During most of 2015/2016, artist Stephen Hobbs did a series of lecture tours in the US. Soon after, he began collaborating with the David Krut Workshop on a series of letterpress prints. These were informed by his residencies at Salt & Cedar in Detroit’s Eastern Market and at the Centre for Contemporary Printmaking in New Haven, Connecticut.
From this has flowed No Fusion, an exhibition that opened at David Krut Projects in Parkwood, Johannesburg, on May 5, 2017. The exhibition of letterpress prints, monotypes and sculpture captured Hobbs’s fascination with optical interplay and visual disruption. And from the exhibition comes this Monograph. A unique picture-flip book, combining picture fragments and words in an interplay of randomised ideas.
Since 1994, Johannesburg has served as a reference point for Hobbs’ artistic and curatorial insights into the apartheid city turned African city – with a particular interest in the impact of defensive urban planning and architecture on the behavioral aspects of city and society. The resultant urban decay that develops in such conditions evolved Hobbs practice into consultative processes on the role of art in public space relative to urban design frameworks commissioned by the city. More recently through his exhibition work with David Krut Projects, Hobbs’ urban defensive knowledge has broadened to research and production inspired by the spatial planning of WWI and WWII military installations on the continent of Africa and abroad.

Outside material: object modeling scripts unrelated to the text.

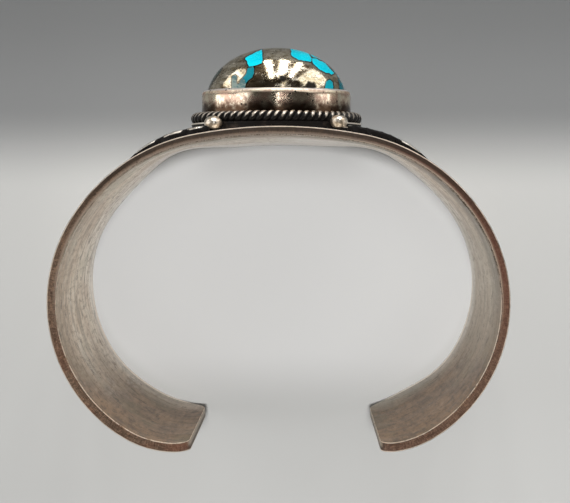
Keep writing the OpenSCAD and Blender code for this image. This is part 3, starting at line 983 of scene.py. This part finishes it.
veins = sums(tree, "ABSOLUTE", sums(tree, "SUBTRACT", veined, 0.5))
tone_and_shade = step(tree, "Attribute", {}, attribute_name="vivid_and_shaded").outputs["Fac"]
turquoise = blend(tree, ramp(tree, depths, 0.35, 0.65), paint(0, 174, 194), paint(2, 192, 211))
# Less vivid chunks are deeper teal: on the chunks low on the dome this is painted shade
turquoise = blend(tree, ramp(tree, tone_and_shade, 0.9, 0.1), turquoise, paint(14, 84, 94))
milky = blend(tree, ramp(tree, gold, 0.46, 0.56), paint(66, 92, 94), paint(112, 124, 118))
turquoise = blend(tree, ramp(tree, tone_and_shade, 0.1, -0.25), turquoise, milky)
turquoise = stain(tree, turquoise, (
    (tone_and_shade, -0.35, -0.55, 1.0, (52, 62, 58)), (tone_and_shade, -0.65, -0.85, 1.0, (22, 18, 13)),
))
pyrite = blend(tree, ramp(tree, gold, 0.35, 0.65), paint(190, 174, 142), paint(246, 236, 214))
pyrite = stain(tree, pyrite, (
    (depths, 0.48, 0.72, 0.6, (136, 122, 96)), (sparkle, 0.56, 0.7, 0.6, (92, 76, 54)),
    (veins, 0.02, 0.0, 0.8, (58, 44, 32)),
))
pyrite = blend(tree, times(tree, border, 0.8), pyrite, paint(34, 28, 20))
tree.links.new(blend(tree, blue, pyrite, turquoise), shader.inputs["Base Color"])
tree.links.new(ramp(tree, blue, 0.0, 1.0, 1.0, 0.0), shader.inputs["Metallic"])
polish = ramp(tree, sparkle, 0.35, 0.65, 0.05, 0.15)
polish = sums(tree, "ADD", polish, ramp(tree, gold, 0.54, 0.66, 0.0, 0.14))
tree.links.new(sums(tree, "ADD", polish, times(tree, blue, 0.15)), shader.inputs["Roughness"])
shader.inputs["Specular IOR Level"].default_value = 0.12
relief = sums(tree, "ADD", gold, times(tree, sparkle, 0.4))
stand_up(tree, shader, relief, 0.2, 0.04 * MM)
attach(stone, "root")
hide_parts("stone")


# Floor and light
# A pale table with painted light and shade: it falls off to grey behind the stone and a little towards +X, is
# painted lighter inside the cuff, and a little darker at the foot of the band's front. The stone and the
# bezel mirror three tall strips of light before them, broad soft lamps at the front corners and sides, and
# small ones for single glints. The lamp overhead shows in nothing polished, and lights the table and the
# cuff.
bpy.ops.object.select_all(action="DESELECT")
bpy.ops.mesh.primitive_plane_add(size=3, location=(0, 0, 0))
floor = bpy.context.object
floor.name = "floor"
tree, shader = finish_tree(floor, "pale_table")
place = step(tree, "TexCoord", {}).outputs["Object"]
table_x, table_y = step(tree, "SeparateXYZ", {0: place}).outputs[:2]
# Painted shade: darker behind the stone
close_behind = ramp(tree, table_y, FRONT_Y - 24 * MM, FRONT_Y - 2 * MM)
behind = blend(tree, close_behind, paint(96, 97, 97), paint(113, 114, 114))
table = blend(tree, ramp(tree, table_y, FRONT_Y - 5 * MM, FRONT_Y + 9 * MM), behind, paint(172, 172, 170))
# 0 in the middle of the cuff, and 1 near the band: 33 and 45 are 1 over half its width and half its depth
inside = step(tree, "VectorMath", {0: place, 1: (0, -FRONT_Y - 21.5 * MM, 0)}, operation="ADD").outputs[0]
inside = step(tree, "VectorMath", {0: inside, 1: (33.0, 45.0, 0)}, operation="MULTIPLY").outputs[0]
out = step(tree, "VectorMath", {0: inside}, operation="LENGTH").outputs[1]
# Painted light: lighter inside the cuff, and darker at the foot of its front in the middle
lit = blend(tree, ramp(tree, out, 0.5, 0.98), paint(196, 196, 195), paint(192, 192, 191))
middle_third = ramp(tree, sums(tree, "ABSOLUTE", table_x), 18 * MM, 9 * MM)
foot = times(tree, ramp(tree, table_y, FRONT_Y + 9 * MM, FRONT_Y + 2 * MM), middle_third)
lit = blend(tree, foot, lit, paint(176, 176, 175))
within_ends = ramp(tree, table_y, FRONT_Y + 45 * MM, FRONT_Y + 34 * MM)
table = blend(tree, times(tree, ramp(tree, out, 1.12, 0.98), within_ends), table, lit)
# Painted shade: a little darker towards +X
table = blend(tree, ramp(tree, table_x, 22 * MM, 44 * MM, 0.0, 0.13), table, paint(80, 80, 80))
tree.links.new(table, shader.inputs["Base Color"])
shader.inputs["Roughness"].default_value = 0.8

world = bpy.data.worlds.new("studio")
world.use_nodes = True
tree = world.node_tree
look = step(tree, "SeparateXYZ", {0: step(tree, "TexCoord", {}).outputs["Generated"]}).outputs
room = blend(tree, ramp(tree, look[1], -0.5, 0.3), (0.2, 0.16, 0.125, 1), (0.46, 0.455, 0.45, 1))
tree.links.new(room, tree.nodes["Background"].inputs["Color"])
tree.links.new(ramp(tree, look[2], 0.2, 0.8, 1.0, 0.15), tree.nodes["Background"].inputs["Strength"])
bpy.context.scene.world = world
bpy.context.scene.view_settings.view_transform = "Standard"


def lamp(name, place, target, power, width, length, mirrored=True):
    """A soft light at a place (m), turned to a target. One that isn't mirrored shows in nothing polished."""
    data = bpy.data.lights.new(name, "AREA")
    data.energy = power
    data.shape = "RECTANGLE"
    data.size = width
    data.size_y = length
    held = bpy.data.objects.new(name, data)
    held.location = place
    held.rotation_euler = (Vector(target) - Vector(place)).to_track_quat("-Z", "Y").to_euler()
    held.visible_glossy = mirrored
    bpy.context.scene.collection.objects.link(held)


STRIP_Y = -0.45
STRIP_POWER = 20
CUFF_MIDDLE = (0, 0, 0.03)
for name, x, width, low, high in (
    ("strip_left", 0.06, 0.046, 0.01, 0.5), ("strip_middle", -0.049, 0.06, 0.01, 0.47),
    ("strip_right", -0.158, 0.05, 0.01, 0.42)
):
    tall = high - low
    middle = low + tall / 2
    lamp(name, (x, STRIP_Y, middle), (x, 0, middle), STRIP_POWER * width * tall, width, tall)
lamp("front_left", (0.42, -0.40, 0.17), CUFF_MIDDLE, 0.55, 0.33, 0.32)
lamp("front_right", (-0.403, -0.403, 0.215), CUFF_MIDDLE, 0.72, 0.28, 0.5)
lamp("upper_left", (0.34, -0.12, 0.42), CUFF_MIDDLE, 0.13, 0.18, 0.16)
lamp("side_left", (0.5, -0.01, 0.26), CUFF_MIDDLE, 0.7, 0.2, 0.5)
lamp("side_right", (-0.494, -0.03, 0.27), CUFF_MIDDLE, 0.22, 0.2, 0.26)
lamp("glint", (-0.07, -0.28, 0.44), CUFF_MIDDLE, 0.02, 0.04, 0.12)
lamp("catch", (-0.052, -0.08, 0.6), (-0.052, 0, 0.03), 0.09, 0.016, 0.2)
lamp("overhead", (-0.004, -0.007, 0.7), (-0.004, -0.007, 0.0), 4.8, 0.05, 0.05, mirrored=False)
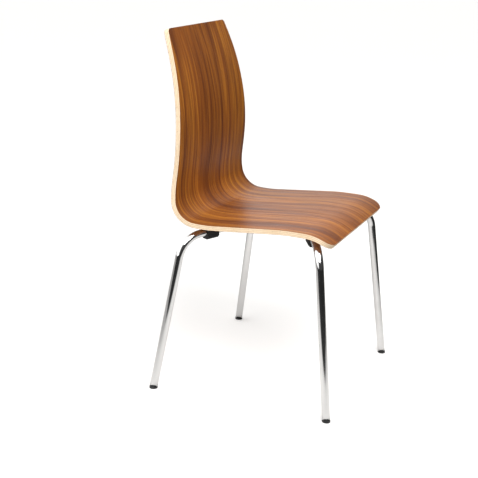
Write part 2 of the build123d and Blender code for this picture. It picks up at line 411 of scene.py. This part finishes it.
def make_tubes(material):
    """The two bent tubes again, smooth enough for mirror chrome."""
    for node, (foot, corner, apex, bend) in TUBES.items():
        foot, corner, apex = Vector(foot), Vector(corner), Vector(apex)
        end = foot + (corner - foot).normalized() * FOOT_HEIGHT
        mirrored = [Vector((-point.x, point.y, point.z)) for point in (corner, end)]
        route = rounded_route([end, corner, apex, *mirrored], [bend, APEX_BEND, bend])
        mesh = tube_mesh(f"{node}_smooth", route, TUBE_RADIUS, TUBE_SIDES)
        mesh.materials.append(material)
        tube = bpy.data.objects.new(f"{node}_smooth", mesh)
        bpy.context.scene.collection.objects.link(tube)
        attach(tube, "root")
        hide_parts(node)


# --- Studio ----------------------------------------------------------------------------
def facing(tree, direction_socket, towards, low, high, out_low, out_high):
    """A smooth step of how far a direction or a place lies towards a fixed direction."""
    dot = tree.nodes.new("ShaderNodeVectorMath")
    dot.operation = "DOT_PRODUCT"
    dot.inputs[1].default_value = towards
    tree.links.new(direction_socket, dot.inputs[0])
    step = tree.nodes.new("ShaderNodeMapRange")
    step.interpolation_type = "SMOOTHSTEP"
    for socket, number in zip(step.inputs[1:5], (low, high, out_low, out_high)):
        socket.default_value = number
    tree.links.new(dot.outputs["Value"], step.inputs["Value"])
    return step.outputs["Result"]


def make_floor():
    """A wide white floor. To the other surfaces it is paper only in a sheet round the chair, with a painted
    pool of light fading outwards and painted shade beyond the sheet.
    """
    low, _ = CAD_BOX
    mesh = bpy.data.meshes.new("floor")
    signs = ((-1, -1), (1, -1), (1, 1), (-1, 1))
    corners = [(x * FLOOR_HALF, y * FLOOR_HALF, low.z) for x, y in signs]
    mesh.from_pydata(corners, [], [(0, 1, 2, 3)])
    floor = bpy.data.objects.new("floor", mesh)
    bpy.context.scene.collection.objects.link(floor)
    paper = Shader("floor_paper_painted_light")
    tree = paper.tree
    # Painted shade: outside a sheet round the chair, other surfaces see the paper as dark.
    near_end = facing(tree, paper.place, TO_CAMERA, PAINTED_LIT_NEAR, PAINTED_LIT_NEAR + PAINTED_LIT_FADE, 1.0, 0.0)
    right_end = facing(tree, paper.place, TO_RIGHT, PAINTED_LIT_RIGHT, PAINTED_LIT_RIGHT + PAINTED_LIT_FADE, 1.0, 0.0)
    painted_lit_sheet = combined(tree, "MULTIPLY", near_end, right_end)
    by_camera = paper.add("ShaderNodeLightPath").outputs["Is Camera Ray"]
    away = paper.add("ShaderNodeVectorMath", operation="LENGTH")
    paper.link(paper.place, away.inputs[0])
    # Painted light: inside the sheet the paper's colour fades with distance from the middle, a painted pool
    # of light.
    painted_light_pool = paper.span(away.outputs["Value"], *PAINTED_LIGHT_POOL)
    painted_light_share = combined(tree, "MULTIPLY", painted_lit_sheet, painted_light_pool)
    seen = combined(tree, "MAXIMUM", painted_light_share, by_camera)
    paper.colour(paper.ramp(seen, [(0.0, PAINTED_SHADE_COLOUR), (1.0, PAPER_COLOUR)]))
    paper.set(Roughness=0.9, Specular_IOR_Level=0.0)
    paper.link(by_camera, paper.surface.inputs["Emission Strength"])
    paper.set(Emission_Color=(FLOOR_GLOW, FLOOR_GLOW, FLOOR_GLOW, 1.0))
    mesh.materials.append(paper.material)


def make_world():
    """White to the camera; to the chair, soft boxes above, to the left and behind, in a dark room."""
    world = bpy.data.worlds.new("studio")
    bpy.context.scene.world = world
    world.use_nodes = True
    tree = world.node_tree
    background = tree.nodes["Background"]
    direction = tree.nodes.new("ShaderNodeTexCoord").outputs["Generated"]
    above = facing(tree, direction, (0.0, 0.0, 1.0), *SKY_ABOVE)
    left = facing(tree, direction, TO_LEFT, *SKY_LEFT)
    behind = facing(tree, direction, AWAY, *SKY_BEHIND)
    boxes = combined(tree, "MAXIMUM", combined(tree, "MAXIMUM", above, left), behind)
    room = combined(tree, "MAXIMUM", boxes, ROOM_GLOW)
    by_camera = tree.nodes.new("ShaderNodeLightPath").outputs["Is Camera Ray"]
    seen = tree.nodes.new("ShaderNodeMix")
    seen.data_type = "FLOAT"
    tree.links.new(by_camera, seen.inputs["Factor"])
    tree.links.new(room, seen.inputs[2])
    seen.inputs[3].default_value = 1.0
    tree.links.new(seen.outputs[0], background.inputs["Strength"])
    background.inputs["Color"].default_value = (1.0, 1.0, 1.0, 1.0)


def make_light(name, place, target, side, power):
    """A square soft box at a place, turned to a target."""
    data = bpy.data.lights.new(name, "AREA")
    data.shape = "SQUARE"
    data.size = side
    data.energy = power
    light = bpy.data.objects.new(name, data)
    light.location = place
    light.rotation_euler = (Vector(target) - Vector(place)).to_track_quat("-Z", "Y").to_euler()
    bpy.context.scene.collection.objects.link(light)


def make_camera():
    """The camera, with its roll about the line of sight."""
    forward = Vector((
        math.cos(CAMERA_HEADING) * math.cos(CAMERA_DIP),
        math.sin(CAMERA_HEADING) * math.cos(CAMERA_DIP),
        -math.sin(CAMERA_DIP),
    ))
    level = Vector((math.sin(CAMERA_HEADING), -math.cos(CAMERA_HEADING), 0.0))
    above = level.cross(forward)
    right = math.cos(CAMERA_ROLL) * level + math.sin(CAMERA_ROLL) * above
    up = math.cos(CAMERA_ROLL) * above - math.sin(CAMERA_ROLL) * level
    data = bpy.data.cameras.new("camera")
    data.lens = CAMERA_LENS
    data.sensor_width = SENSOR_WIDTH
    camera = bpy.data.objects.new("camera", data)
    turned = Matrix((right, up, -forward)).transposed().to_4x4()
    camera.matrix_world = Matrix.Translation(CAMERA_PLACE) @ turned
    bpy.context.scene.collection.objects.link(camera)
    bpy.context.scene.camera = camera


make_camera()
MATERIALS = make_materials()
dress_nodes(MATERIALS)
make_tubes(MATERIALS["chrome_tube"])
make_floor()
make_world()
make_light("key", KEY_PLACE, KEY_TARGET, KEY_SIDE, KEY_POWER)
bpy.context.scene.view_settings.view_transform = "Standard"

Stephen Hobbs graduated from Wits University with a BAFA (Hons.) in 1994. He was the curator of the Market Theatre Galleries (Johannesburg) from 1994 to 2000, Co-Director of the purpose built Gallery Premises (2004-2008) at the Joburg Theatre. Since 2001 he has co-directed the artist collaborative and public art consultancy – The Trinity Session. And since 2004 has co-produced a range of multi-medium urban and network-focused projects, with Marcus Neustetter, under the collaborative name Hobbs/Neustetter.